▶ WHAT IS ASKED: Exactly the lines from the start of the data through the line containing "DISC_CENTRE = Vector((-1.36, -12.14, 0.0))" should be output, with both ends kept and nothing added.

▶ GIVEN INFORMATION:
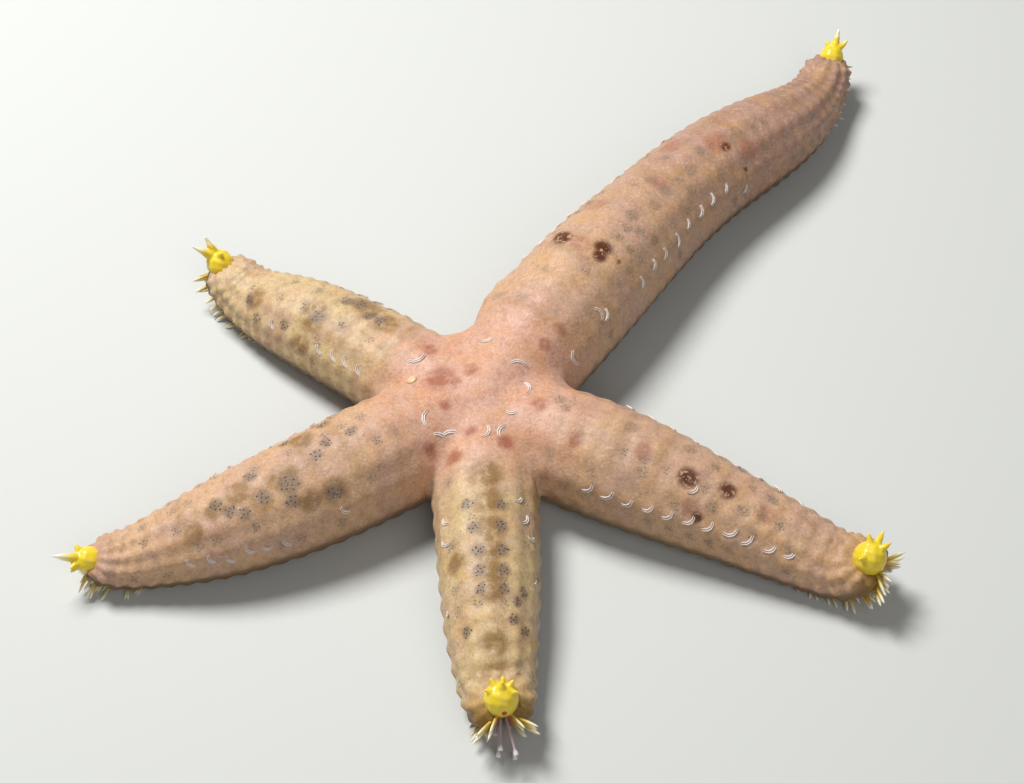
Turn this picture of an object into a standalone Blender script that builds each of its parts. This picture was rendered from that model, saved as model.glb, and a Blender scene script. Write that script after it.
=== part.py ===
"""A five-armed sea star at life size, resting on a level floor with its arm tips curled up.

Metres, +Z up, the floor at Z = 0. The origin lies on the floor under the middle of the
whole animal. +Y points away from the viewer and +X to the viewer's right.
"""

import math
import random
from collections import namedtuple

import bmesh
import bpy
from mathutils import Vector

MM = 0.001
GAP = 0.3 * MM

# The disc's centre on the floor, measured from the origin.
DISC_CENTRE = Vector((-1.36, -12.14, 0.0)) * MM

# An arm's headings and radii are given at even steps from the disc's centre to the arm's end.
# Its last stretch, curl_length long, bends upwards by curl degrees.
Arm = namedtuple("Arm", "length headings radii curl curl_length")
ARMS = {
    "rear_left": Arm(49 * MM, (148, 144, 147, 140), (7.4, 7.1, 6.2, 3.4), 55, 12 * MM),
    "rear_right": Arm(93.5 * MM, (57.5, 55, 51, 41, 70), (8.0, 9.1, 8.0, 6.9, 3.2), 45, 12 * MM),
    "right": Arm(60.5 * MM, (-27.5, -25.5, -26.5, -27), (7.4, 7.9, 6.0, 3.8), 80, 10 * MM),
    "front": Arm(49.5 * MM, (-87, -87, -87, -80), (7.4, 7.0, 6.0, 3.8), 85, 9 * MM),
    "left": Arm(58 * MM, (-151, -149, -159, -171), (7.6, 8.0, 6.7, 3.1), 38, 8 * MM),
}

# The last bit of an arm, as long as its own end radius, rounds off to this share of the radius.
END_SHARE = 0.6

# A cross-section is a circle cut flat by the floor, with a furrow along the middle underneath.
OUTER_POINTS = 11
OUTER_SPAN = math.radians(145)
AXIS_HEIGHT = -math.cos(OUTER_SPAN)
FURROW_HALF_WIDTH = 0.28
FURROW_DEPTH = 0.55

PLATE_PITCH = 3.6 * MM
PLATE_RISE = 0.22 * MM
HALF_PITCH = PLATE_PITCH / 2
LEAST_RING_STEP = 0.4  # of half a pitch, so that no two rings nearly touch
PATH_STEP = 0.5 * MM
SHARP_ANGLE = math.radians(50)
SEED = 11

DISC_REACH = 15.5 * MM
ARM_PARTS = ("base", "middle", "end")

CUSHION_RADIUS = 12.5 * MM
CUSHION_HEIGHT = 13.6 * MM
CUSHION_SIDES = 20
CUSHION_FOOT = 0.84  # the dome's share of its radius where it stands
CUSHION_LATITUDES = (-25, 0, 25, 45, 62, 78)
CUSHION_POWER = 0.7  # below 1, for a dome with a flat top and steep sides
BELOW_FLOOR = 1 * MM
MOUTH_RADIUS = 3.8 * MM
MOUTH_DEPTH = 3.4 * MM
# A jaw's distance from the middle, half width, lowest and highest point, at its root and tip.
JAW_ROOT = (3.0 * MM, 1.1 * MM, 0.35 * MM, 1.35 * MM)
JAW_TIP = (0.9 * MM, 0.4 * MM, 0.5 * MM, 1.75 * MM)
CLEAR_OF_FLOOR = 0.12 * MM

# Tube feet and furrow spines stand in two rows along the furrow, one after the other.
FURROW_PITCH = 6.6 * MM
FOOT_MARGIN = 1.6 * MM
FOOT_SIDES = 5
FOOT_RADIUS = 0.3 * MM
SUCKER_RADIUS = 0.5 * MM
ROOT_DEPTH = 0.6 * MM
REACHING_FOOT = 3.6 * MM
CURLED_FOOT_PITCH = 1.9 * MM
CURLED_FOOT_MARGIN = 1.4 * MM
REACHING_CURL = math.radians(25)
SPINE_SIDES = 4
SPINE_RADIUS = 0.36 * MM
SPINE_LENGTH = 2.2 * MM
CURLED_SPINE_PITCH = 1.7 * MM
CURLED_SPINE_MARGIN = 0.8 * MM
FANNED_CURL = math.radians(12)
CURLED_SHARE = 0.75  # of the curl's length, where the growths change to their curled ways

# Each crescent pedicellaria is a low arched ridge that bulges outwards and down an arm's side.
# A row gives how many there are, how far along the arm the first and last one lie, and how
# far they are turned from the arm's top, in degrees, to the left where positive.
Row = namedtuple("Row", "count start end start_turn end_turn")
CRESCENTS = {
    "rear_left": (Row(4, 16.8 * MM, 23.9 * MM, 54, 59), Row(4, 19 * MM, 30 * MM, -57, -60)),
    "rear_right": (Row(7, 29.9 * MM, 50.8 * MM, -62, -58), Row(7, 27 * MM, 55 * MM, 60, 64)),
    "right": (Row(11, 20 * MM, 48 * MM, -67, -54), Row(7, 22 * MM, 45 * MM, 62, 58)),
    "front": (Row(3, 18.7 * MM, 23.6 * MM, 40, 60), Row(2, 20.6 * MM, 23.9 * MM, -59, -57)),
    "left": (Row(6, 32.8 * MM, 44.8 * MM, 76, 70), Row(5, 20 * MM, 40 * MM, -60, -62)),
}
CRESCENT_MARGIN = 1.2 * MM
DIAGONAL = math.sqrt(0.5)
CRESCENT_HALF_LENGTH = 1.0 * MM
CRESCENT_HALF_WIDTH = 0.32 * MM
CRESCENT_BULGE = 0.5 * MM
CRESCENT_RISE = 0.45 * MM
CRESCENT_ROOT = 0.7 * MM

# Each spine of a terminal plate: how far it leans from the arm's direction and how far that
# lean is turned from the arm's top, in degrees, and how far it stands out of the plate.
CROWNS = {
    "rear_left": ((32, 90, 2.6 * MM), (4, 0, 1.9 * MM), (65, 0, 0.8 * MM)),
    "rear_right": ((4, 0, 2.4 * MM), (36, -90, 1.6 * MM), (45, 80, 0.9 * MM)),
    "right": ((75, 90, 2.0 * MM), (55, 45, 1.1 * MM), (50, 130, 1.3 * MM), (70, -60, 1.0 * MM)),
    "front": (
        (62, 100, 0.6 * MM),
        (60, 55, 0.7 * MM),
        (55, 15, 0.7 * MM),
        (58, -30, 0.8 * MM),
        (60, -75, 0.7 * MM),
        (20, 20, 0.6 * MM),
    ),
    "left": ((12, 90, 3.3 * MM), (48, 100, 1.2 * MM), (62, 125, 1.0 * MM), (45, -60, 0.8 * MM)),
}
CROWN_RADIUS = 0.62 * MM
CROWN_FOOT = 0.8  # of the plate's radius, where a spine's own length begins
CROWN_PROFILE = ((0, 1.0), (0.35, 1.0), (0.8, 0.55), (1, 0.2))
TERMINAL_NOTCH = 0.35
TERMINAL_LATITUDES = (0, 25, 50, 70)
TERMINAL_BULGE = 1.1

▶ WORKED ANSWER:
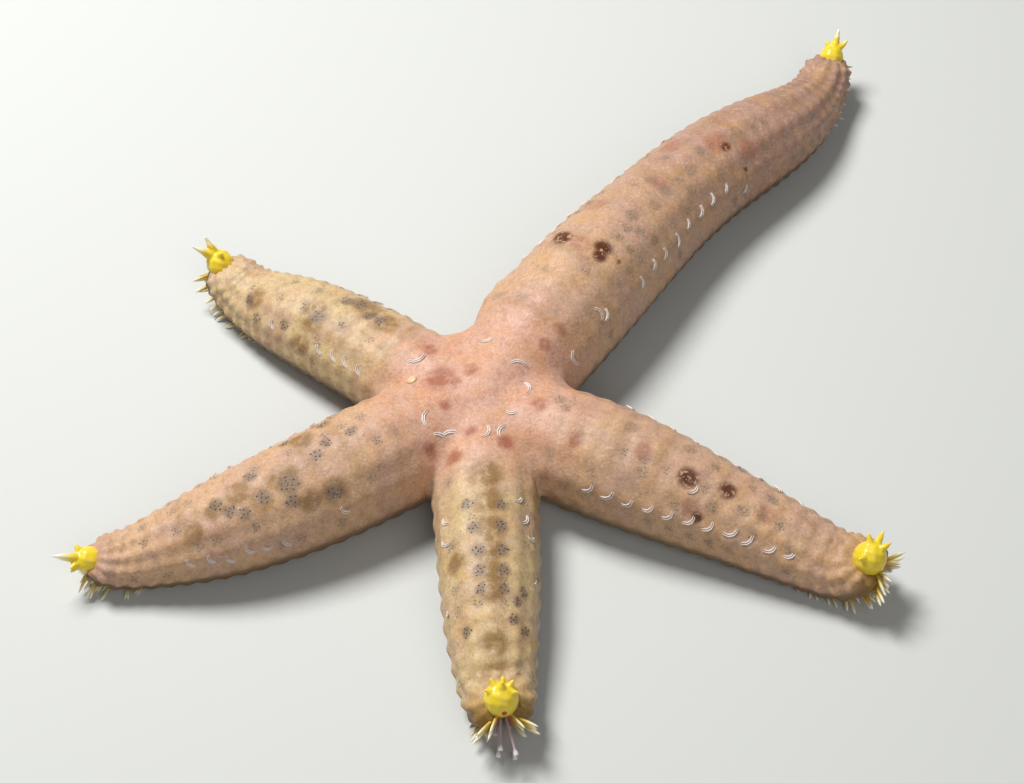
Turn this picture of an object into a standalone Blender script that builds each of its parts. This picture was rendered from that model, saved as model.glb, and a Blender scene script. Write that script after it.
=== part.py ===
"""A five-armed sea star at life size, resting on a level floor with its arm tips curled up.

Metres, +Z up, the floor at Z = 0. The origin lies on the floor under the middle of the
whole animal. +Y points away from the viewer and +X to the viewer's right.
"""

import math
import random
from collections import namedtuple

import bmesh
import bpy
from mathutils import Vector

MM = 0.001
GAP = 0.3 * MM

# The disc's centre on the floor, measured from the origin.
DISC_CENTRE = Vector((-1.36, -12.14, 0.0)) * MM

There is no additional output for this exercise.